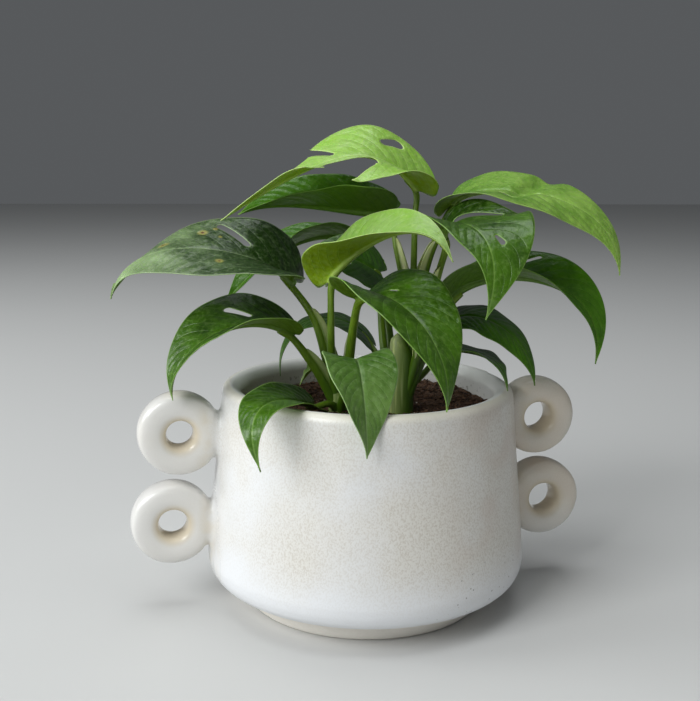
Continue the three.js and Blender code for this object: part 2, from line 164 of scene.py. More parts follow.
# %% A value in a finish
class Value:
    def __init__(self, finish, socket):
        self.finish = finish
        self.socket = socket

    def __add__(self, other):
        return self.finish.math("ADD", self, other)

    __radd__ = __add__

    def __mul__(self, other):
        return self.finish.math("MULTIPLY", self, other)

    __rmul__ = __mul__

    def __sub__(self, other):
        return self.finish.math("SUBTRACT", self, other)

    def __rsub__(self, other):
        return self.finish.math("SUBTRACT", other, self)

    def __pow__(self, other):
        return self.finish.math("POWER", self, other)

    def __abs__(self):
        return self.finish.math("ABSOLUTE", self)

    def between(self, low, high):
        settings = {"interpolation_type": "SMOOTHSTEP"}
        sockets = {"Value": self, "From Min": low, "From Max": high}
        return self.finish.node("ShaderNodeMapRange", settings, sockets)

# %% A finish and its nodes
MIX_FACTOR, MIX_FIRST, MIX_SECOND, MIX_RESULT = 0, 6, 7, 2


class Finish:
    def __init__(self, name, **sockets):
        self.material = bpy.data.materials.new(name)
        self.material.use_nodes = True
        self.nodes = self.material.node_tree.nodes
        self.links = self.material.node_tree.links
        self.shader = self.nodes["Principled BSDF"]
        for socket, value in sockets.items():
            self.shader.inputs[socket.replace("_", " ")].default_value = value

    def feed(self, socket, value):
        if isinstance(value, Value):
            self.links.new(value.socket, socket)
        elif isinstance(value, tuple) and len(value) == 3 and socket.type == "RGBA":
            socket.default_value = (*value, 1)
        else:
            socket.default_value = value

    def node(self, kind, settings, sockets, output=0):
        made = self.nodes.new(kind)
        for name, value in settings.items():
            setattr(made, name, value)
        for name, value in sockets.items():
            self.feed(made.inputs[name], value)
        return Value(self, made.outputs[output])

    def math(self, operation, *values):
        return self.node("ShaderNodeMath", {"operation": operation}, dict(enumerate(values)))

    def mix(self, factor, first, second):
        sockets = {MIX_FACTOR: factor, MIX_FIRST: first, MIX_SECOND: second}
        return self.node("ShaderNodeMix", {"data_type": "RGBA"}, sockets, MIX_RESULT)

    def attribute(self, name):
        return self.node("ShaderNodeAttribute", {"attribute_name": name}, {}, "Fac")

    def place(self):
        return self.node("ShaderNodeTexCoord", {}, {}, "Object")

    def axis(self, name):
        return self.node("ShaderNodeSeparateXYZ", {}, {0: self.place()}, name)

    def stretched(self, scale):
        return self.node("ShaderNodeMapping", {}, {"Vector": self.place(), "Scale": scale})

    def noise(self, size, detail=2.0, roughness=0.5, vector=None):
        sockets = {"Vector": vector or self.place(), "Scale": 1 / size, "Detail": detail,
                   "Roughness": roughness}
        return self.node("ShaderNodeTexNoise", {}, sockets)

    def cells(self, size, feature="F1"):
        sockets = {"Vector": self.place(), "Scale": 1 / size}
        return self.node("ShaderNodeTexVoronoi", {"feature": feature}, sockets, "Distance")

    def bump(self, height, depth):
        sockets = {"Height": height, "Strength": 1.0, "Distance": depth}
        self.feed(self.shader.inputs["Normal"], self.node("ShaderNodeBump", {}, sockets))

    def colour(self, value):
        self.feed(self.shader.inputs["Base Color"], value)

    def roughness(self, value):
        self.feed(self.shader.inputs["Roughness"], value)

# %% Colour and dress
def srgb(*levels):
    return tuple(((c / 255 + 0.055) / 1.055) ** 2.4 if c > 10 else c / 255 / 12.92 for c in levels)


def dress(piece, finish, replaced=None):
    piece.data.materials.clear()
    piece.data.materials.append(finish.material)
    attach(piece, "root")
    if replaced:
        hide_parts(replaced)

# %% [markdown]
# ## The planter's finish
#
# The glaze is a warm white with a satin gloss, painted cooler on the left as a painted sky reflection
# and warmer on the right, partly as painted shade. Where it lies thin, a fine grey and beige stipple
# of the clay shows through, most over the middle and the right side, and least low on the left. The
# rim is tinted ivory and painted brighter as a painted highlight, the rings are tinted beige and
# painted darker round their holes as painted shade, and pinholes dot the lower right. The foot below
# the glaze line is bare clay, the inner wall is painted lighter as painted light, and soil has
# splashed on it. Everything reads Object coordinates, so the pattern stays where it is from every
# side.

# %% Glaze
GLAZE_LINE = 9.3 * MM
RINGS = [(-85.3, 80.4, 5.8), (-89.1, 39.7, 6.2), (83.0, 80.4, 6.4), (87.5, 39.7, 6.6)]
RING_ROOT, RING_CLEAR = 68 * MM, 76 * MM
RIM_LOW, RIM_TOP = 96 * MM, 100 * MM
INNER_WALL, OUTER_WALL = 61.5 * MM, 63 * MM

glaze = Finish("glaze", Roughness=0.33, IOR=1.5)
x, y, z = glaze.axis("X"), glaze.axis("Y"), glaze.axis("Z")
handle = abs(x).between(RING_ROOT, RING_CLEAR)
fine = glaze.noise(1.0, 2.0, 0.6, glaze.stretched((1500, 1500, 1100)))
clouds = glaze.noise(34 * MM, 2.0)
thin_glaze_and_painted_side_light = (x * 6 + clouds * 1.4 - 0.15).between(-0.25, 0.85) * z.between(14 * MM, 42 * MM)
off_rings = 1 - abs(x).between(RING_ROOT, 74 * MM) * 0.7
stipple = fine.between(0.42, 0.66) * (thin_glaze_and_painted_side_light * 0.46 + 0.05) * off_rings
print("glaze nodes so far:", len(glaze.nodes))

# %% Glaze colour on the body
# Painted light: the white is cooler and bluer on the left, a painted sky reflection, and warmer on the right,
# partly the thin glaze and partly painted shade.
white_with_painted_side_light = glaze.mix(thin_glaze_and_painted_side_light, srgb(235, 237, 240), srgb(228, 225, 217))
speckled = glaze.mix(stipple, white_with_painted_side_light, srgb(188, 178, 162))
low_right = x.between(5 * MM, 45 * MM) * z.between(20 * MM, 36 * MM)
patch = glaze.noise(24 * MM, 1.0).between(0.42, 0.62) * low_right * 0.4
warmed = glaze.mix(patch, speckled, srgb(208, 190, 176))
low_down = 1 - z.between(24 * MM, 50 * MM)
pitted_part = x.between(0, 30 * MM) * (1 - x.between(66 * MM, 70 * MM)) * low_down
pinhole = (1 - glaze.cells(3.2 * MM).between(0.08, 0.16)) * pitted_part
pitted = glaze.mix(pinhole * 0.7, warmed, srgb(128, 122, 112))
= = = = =
- _Task requirements_
Make an exact copy of the listing, including every line.

- _Response to this task_
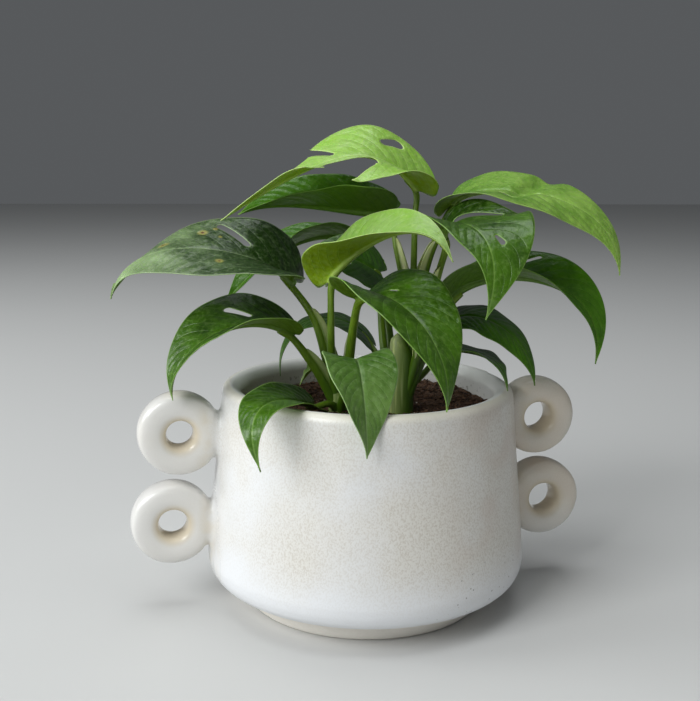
Continue the three.js and Blender code for this object: part 2, from line 164 of scene.py. More parts follow.
# %% A value in a finish
class Value:
    def __init__(self, finish, socket):
        self.finish = finish
        self.socket = socket

    def __add__(self, other):
        return self.finish.math("ADD", self, other)

    __radd__ = __add__

    def __mul__(self, other):
        return self.finish.math("MULTIPLY", self, other)

    __rmul__ = __mul__

    def __sub__(self, other):
        return self.finish.math("SUBTRACT", self, other)

    def __rsub__(self, other):
        return self.finish.math("SUBTRACT", other, self)

    def __pow__(self, other):
        return self.finish.math("POWER", self, other)

    def __abs__(self):
        return self.finish.math("ABSOLUTE", self)

    def between(self, low, high):
        settings = {"interpolation_type": "SMOOTHSTEP"}
        sockets = {"Value": self, "From Min": low, "From Max": high}
        return self.finish.node("ShaderNodeMapRange", settings, sockets)

# %% A finish and its nodes
MIX_FACTOR, MIX_FIRST, MIX_SECOND, MIX_RESULT = 0, 6, 7, 2


class Finish:
    def __init__(self, name, **sockets):
        self.material = bpy.data.materials.new(name)
        self.material.use_nodes = True
        self.nodes = self.material.node_tree.nodes
        self.links = self.material.node_tree.links
        self.shader = self.nodes["Principled BSDF"]
        for socket, value in sockets.items():
            self.shader.inputs[socket.replace("_", " ")].default_value = value

    def feed(self, socket, value):
        if isinstance(value, Value):
            self.links.new(value.socket, socket)
        elif isinstance(value, tuple) and len(value) == 3 and socket.type == "RGBA":
            socket.default_value = (*value, 1)
        else:
            socket.default_value = value

    def node(self, kind, settings, sockets, output=0):
        made = self.nodes.new(kind)
        for name, value in settings.items():
            setattr(made, name, value)
        for name, value in sockets.items():
            self.feed(made.inputs[name], value)
        return Value(self, made.outputs[output])

    def math(self, operation, *values):
        return self.node("ShaderNodeMath", {"operation": operation}, dict(enumerate(values)))

    def mix(self, factor, first, second):
        sockets = {MIX_FACTOR: factor, MIX_FIRST: first, MIX_SECOND: second}
        return self.node("ShaderNodeMix", {"data_type": "RGBA"}, sockets, MIX_RESULT)

    def attribute(self, name):
        return self.node("ShaderNodeAttribute", {"attribute_name": name}, {}, "Fac")

    def place(self):
        return self.node("ShaderNodeTexCoord", {}, {}, "Object")

    def axis(self, name):
        return self.node("ShaderNodeSeparateXYZ", {}, {0: self.place()}, name)

    def stretched(self, scale):
        return self.node("ShaderNodeMapping", {}, {"Vector": self.place(), "Scale": scale})

    def noise(self, size, detail=2.0, roughness=0.5, vector=None):
        sockets = {"Vector": vector or self.place(), "Scale": 1 / size, "Detail": detail,
                   "Roughness": roughness}
        return self.node("ShaderNodeTexNoise", {}, sockets)

    def cells(self, size, feature="F1"):
        sockets = {"Vector": self.place(), "Scale": 1 / size}
        return self.node("ShaderNodeTexVoronoi", {"feature": feature}, sockets, "Distance")

    def bump(self, height, depth):
        sockets = {"Height": height, "Strength": 1.0, "Distance": depth}
        self.feed(self.shader.inputs["Normal"], self.node("ShaderNodeBump", {}, sockets))

    def colour(self, value):
        self.feed(self.shader.inputs["Base Color"], value)

    def roughness(self, value):
        self.feed(self.shader.inputs["Roughness"], value)

# %% Colour and dress
def srgb(*levels):
    return tuple(((c / 255 + 0.055) / 1.055) ** 2.4 if c > 10 else c / 255 / 12.92 for c in levels)


def dress(piece, finish, replaced=None):
    piece.data.materials.clear()
    piece.data.materials.append(finish.material)
    attach(piece, "root")
    if replaced:
        hide_parts(replaced)

# %% [markdown]
# ## The planter's finish
#
# The glaze is a warm white with a satin gloss, painted cooler on the left as a painted sky reflection
# and warmer on the right, partly as painted shade. Where it lies thin, a fine grey and beige stipple
# of the clay shows through, most over the middle and the right side, and least low on the left. The
# rim is tinted ivory and painted brighter as a painted highlight, the rings are tinted beige and
# painted darker round their holes as painted shade, and pinholes dot the lower right. The foot below
# the glaze line is bare clay, the inner wall is painted lighter as painted light, and soil has
# splashed on it. Everything reads Object coordinates, so the pattern stays where it is from every
# side.

# %% Glaze
GLAZE_LINE = 9.3 * MM
RINGS = [(-85.3, 80.4, 5.8), (-89.1, 39.7, 6.2), (83.0, 80.4, 6.4), (87.5, 39.7, 6.6)]
RING_ROOT, RING_CLEAR = 68 * MM, 76 * MM
RIM_LOW, RIM_TOP = 96 * MM, 100 * MM
INNER_WALL, OUTER_WALL = 61.5 * MM, 63 * MM

glaze = Finish("glaze", Roughness=0.33, IOR=1.5)
x, y, z = glaze.axis("X"), glaze.axis("Y"), glaze.axis("Z")
handle = abs(x).between(RING_ROOT, RING_CLEAR)
fine = glaze.noise(1.0, 2.0, 0.6, glaze.stretched((1500, 1500, 1100)))
clouds = glaze.noise(34 * MM, 2.0)
thin_glaze_and_painted_side_light = (x * 6 + clouds * 1.4 - 0.15).between(-0.25, 0.85) * z.between(14 * MM, 42 * MM)
off_rings = 1 - abs(x).between(RING_ROOT, 74 * MM) * 0.7
stipple = fine.between(0.42, 0.66) * (thin_glaze_and_painted_side_light * 0.46 + 0.05) * off_rings
print("glaze nodes so far:", len(glaze.nodes))

# %% Glaze colour on the body
# Painted light: the white is cooler and bluer on the left, a painted sky reflection, and warmer on the right,
# partly the thin glaze and partly painted shade.
white_with_painted_side_light = glaze.mix(thin_glaze_and_painted_side_light, srgb(235, 237, 240), srgb(228, 225, 217))
speckled = glaze.mix(stipple, white_with_painted_side_light, srgb(188, 178, 162))
low_right = x.between(5 * MM, 45 * MM) * z.between(20 * MM, 36 * MM)
patch = glaze.noise(24 * MM, 1.0).between(0.42, 0.62) * low_right * 0.4
warmed = glaze.mix(patch, speckled, srgb(208, 190, 176))
low_down = 1 - z.between(24 * MM, 50 * MM)
pitted_part = x.between(0, 30 * MM) * (1 - x.between(66 * MM, 70 * MM)) * low_down
pinhole = (1 - glaze.cells(3.2 * MM).between(0.08, 0.16)) * pitted_part
pitted = glaze.mix(pinhole * 0.7, warmed, srgb(128, 122, 112))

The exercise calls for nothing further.